Once I was clued in, I thought the idea was pretty darned hilarious. But as Bob himself explained, a crucial component of the fun of the cartoon is the way it leads the viewer to its payoff.
Our gaze drops down from the face of the dowager, then to the right, first onto the form of a black shoe, then a second, and then a gun. The two black shoes delay, ever so slightly, our perception of the gun as a gun, thereby heightening the surprise. On the level of human dynamics and the psychology of perception, this is a perfect cartoon.

If you have to have the thing explained to you, it doesn't pack quite the same punch, and while it could be that I'm just a defective cartoon-viewer, nevertheless there you are. I guess it's maybe not my perfect cartoon. But then, I never set out in search of one.

Speaking of defective cartoon-viewers, Bob introduces us to a doozy in his latest e-newsletter/blogpost, "Perfect, or Perfectly Appalling?."
One reader took exception to my choice of the perfect cartoon. On Tumblr, she asked, “Am I the only one who sees this as sexist and incredibly offensive?”

To which the simple answer, it seems to me, is: What are you, lady, nuts?

Let's simplify the question to: Is this cartoon sexist? And the answer is: On a scale of zero to a kajillion, no way, José.

Inescapably, I think of the TV Jerry Seinfeld's beclouded Uncle Leo, who behind every slight and disappointment in his life the raging menace of anti-Semitism. The point, obviously (I hope!), wasn't that there's no such thing as anti-Semitism. Manifestly, there is. But its true poisonousness is rendered trivial if not nonexistent by people too clueless to know what it is -- and what it isn't.

In the cartoon, the beleaguered salesman isn't contemplating shooting the customer because she's a woman. He's been pushed to the brink by the session he's had with her, and one presumes by the endless succession of such sessions he's had with customer like her since he entered the business.

No, this doesn't mean that every female shoe-buyer is a living nightmare. But if the reader who was so incredibly offended by the cartoon doesn't recognize this all-too-real-world situation, you have to wonder if she's ever bought shoes, or maybe even wears them. Is she aware that the men's and women's shoe businesses are totally different enterprises? That the manufacture and sale of ladies' shoes has been designed to produce exactly this situation, and for some reason women have gone along with it.

Bob offers as backup "this disparity in the number of choices on Zappos":


Forget that I don't know what Zappos is. Really, I don't think this is necessary -- and if anything it understates the difference between the two fundamentally different shoe industries. We all know this, don't we? I think it's changed astonishingly little between 1946 and 2011.

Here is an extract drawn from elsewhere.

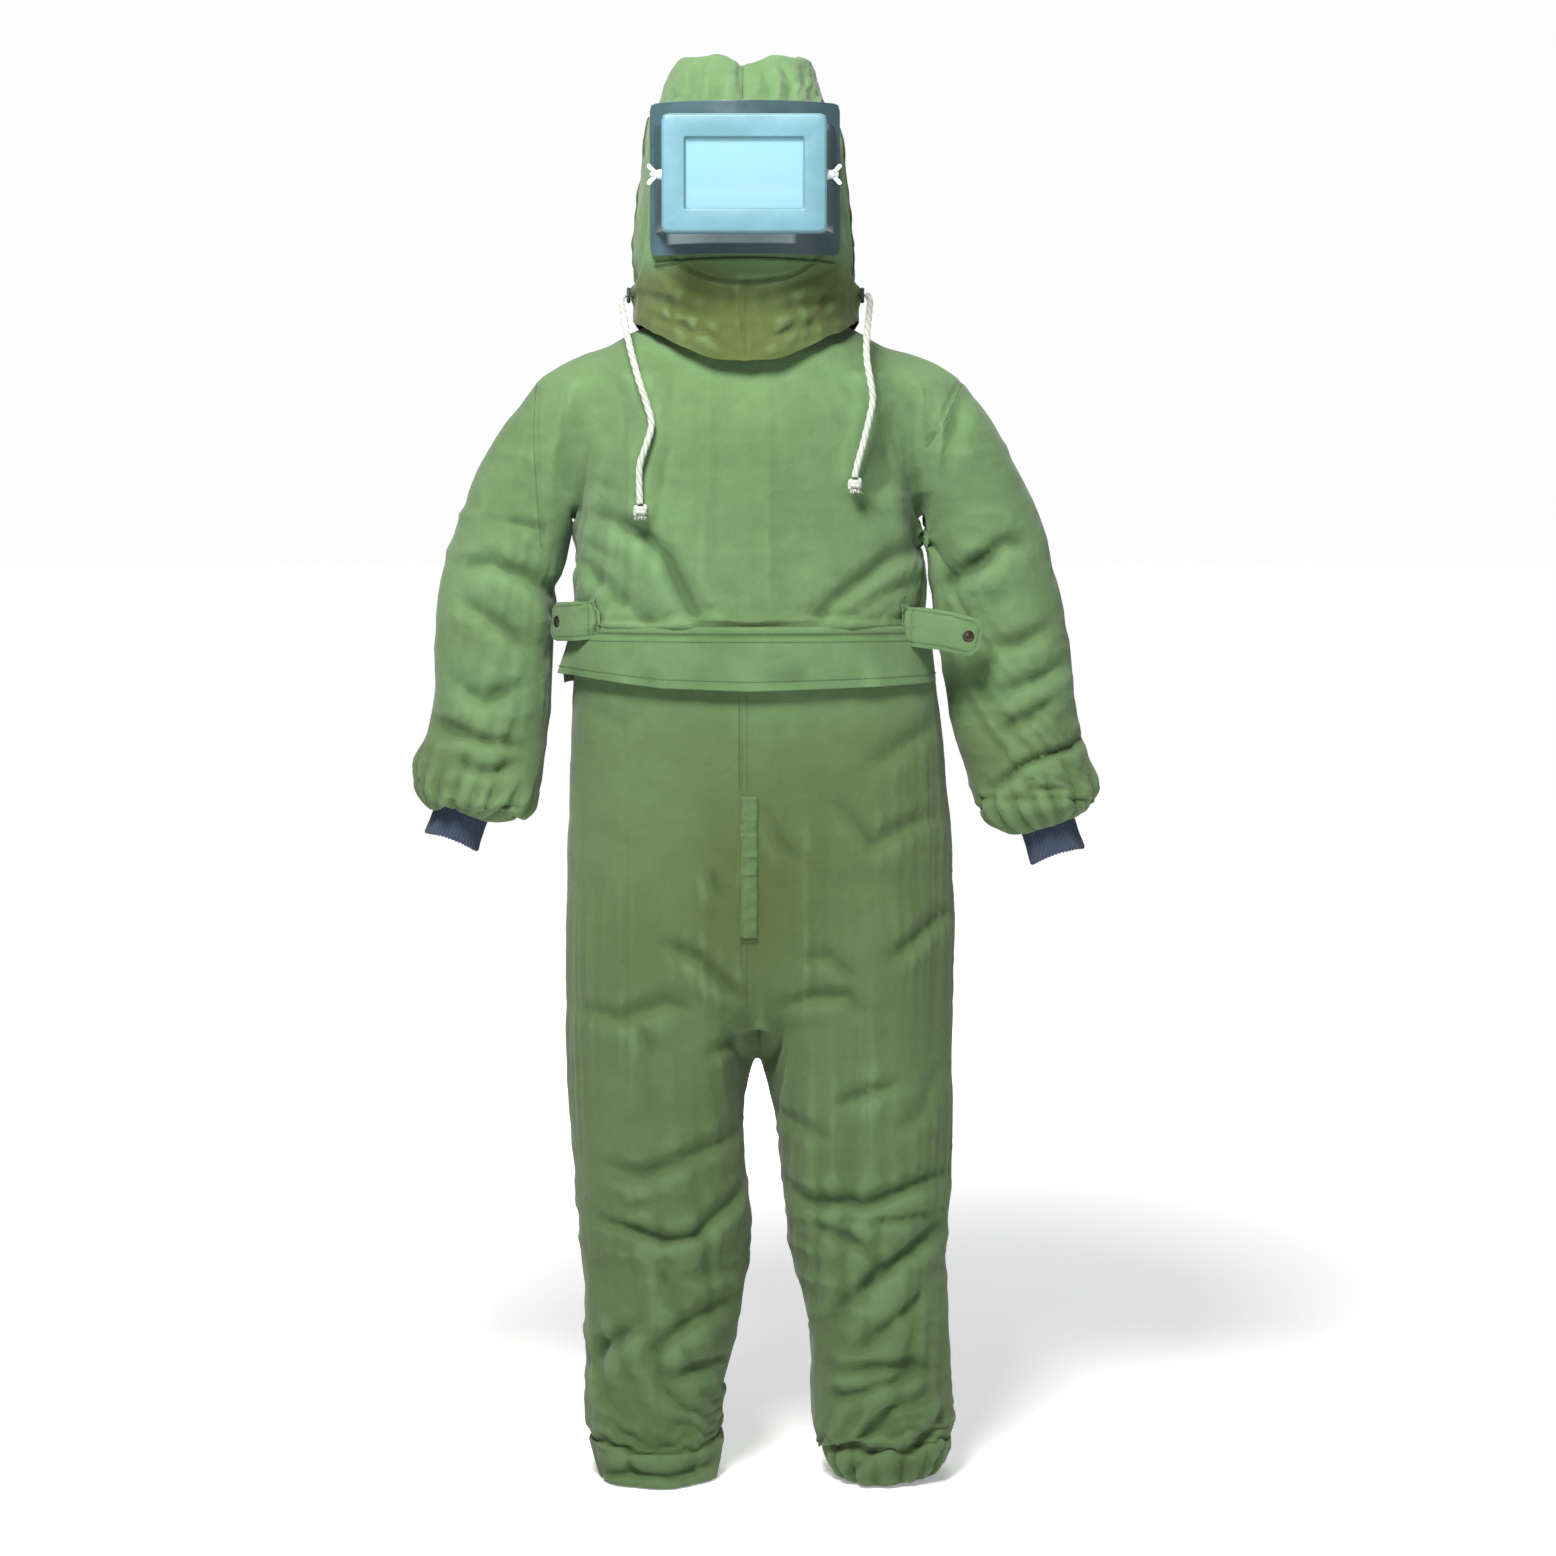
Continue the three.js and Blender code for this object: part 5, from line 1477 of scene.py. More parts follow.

Now, Bob characteristically offers a much more nuanced answer. He points out, first, that Day didn't depict the salesman in smirking triumph after unleashing the literally smoking gun on the old harridan. (In fact, he's rejiggered the original cartoon to show this possibility.)
By featuring our inner demons, rather than the better angels of our nature, humor helps those demons remain inside. And of all the arts, humor is most reliant on the demons to produce its effects. That’s why it’s hard to find cartoons about faithful spouses, kind bosses, diligent employees, honest accountants, competent doctors, or generous bankers, even though, in real life, all those are the rule, not the exception—except, of course, for bankers:

"And we will absolutely start lending again as
soon as we finish building our debtors' prison."


Did you laugh at that? Then, at least for a moment, you bought into the stereotype of the uncaring, greedy banker. Does this mean that you believe that bankers are callous and greedy? Perhaps—but that isn’t necessary to get the joke. Likewise, you needn’t believe lawyers are a mendacious lot to think that this is funny:


I confess I found both the banker and the lawyer cartoons hilarious. I guess somewhere there are people who are incredibly offended -- and in these cases I guess I can understand. But in the case of the Chon Day cartoon, no. Sorry, lady.